Pepper for near-month delivery on NCDEX has shot up 41 per cent since February 16, to trade currently at Rs 43,025 a quintal from Rs 30,555 a quintal.
The commodity markets regulator had in February withdrawn special margins of 10 per cent (including five per cent of cash margins) on all long side contracts effective February 21.
With this increase, total margins on all long side pepper contracts work out to 20.43 per cent from the existing 10.43 per cent (8.43 per cent initial and two per cent of exposure free).
The regulator has also levied a 15 per cent special margin on mentha oil on all buy side contracts from the existing 19.64 per cent to 34.64 per cent now. Earlier, only a 10 per cent special margin was applicable. With the current increase, the overall special margin has surged to 25 per cent.
Prices of mentha oil have jumped 55 per cent since February 16, to trade currently at Rs 2,467 a kg from Rs 1,595 a kg.

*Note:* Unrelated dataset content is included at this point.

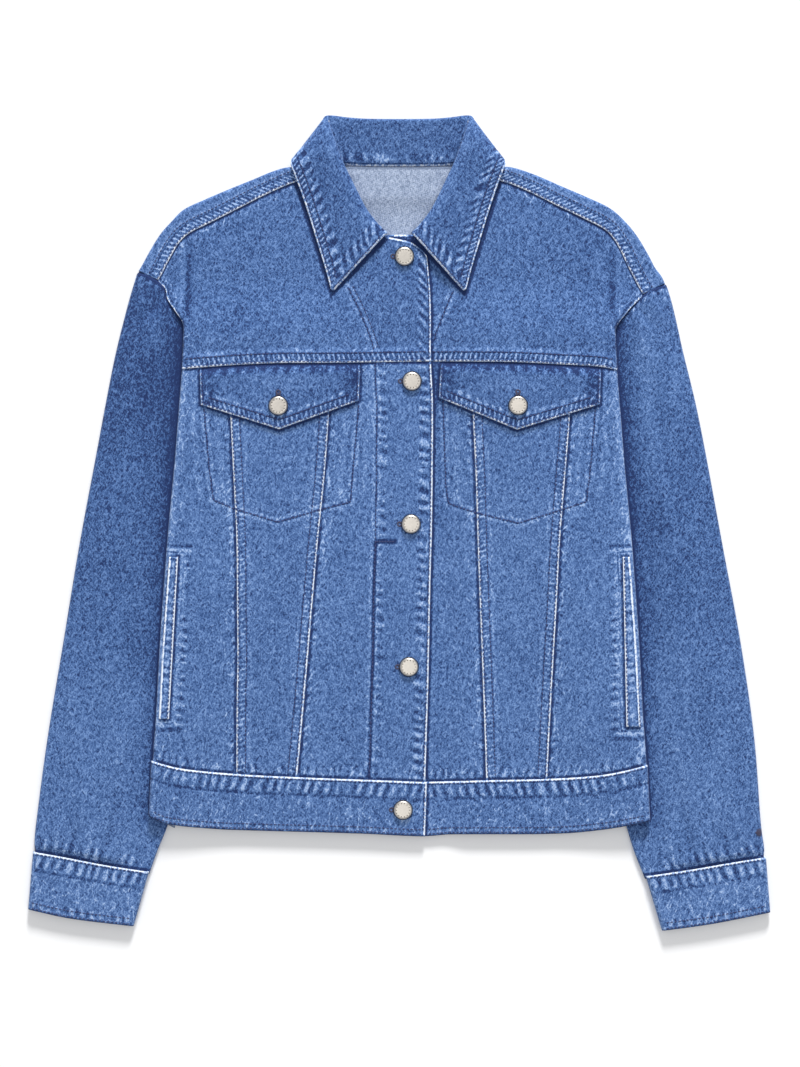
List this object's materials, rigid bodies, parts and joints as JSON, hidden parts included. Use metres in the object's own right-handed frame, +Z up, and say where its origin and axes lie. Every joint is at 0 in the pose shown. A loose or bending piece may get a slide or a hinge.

According to Ajay Kedia of Kedia Commodity, a Mumbai-based research firm, mentha oil may cross the benchmark Rs 2,750 a kg level soon, on the heels of strong stockist demand against diminutive arrivals in major mandis. The commodity has gained 46.4 per cent so far this year from Rs 1,322 a kg on January 1.
Mentha oil rates shot up as rising export demand amidst lower stocks kept trends positive. Even imposition of a higher margin failed to have any significant corrections in rates.
While the market is in an overbought condition, the overall fundamentals remain highly bullish due to good export and domestic demand, amidst low stocks and lower production.
Sentiments remain firm, though a fall in the dollar against the rupee could affect the export rates adversely, said Kedia.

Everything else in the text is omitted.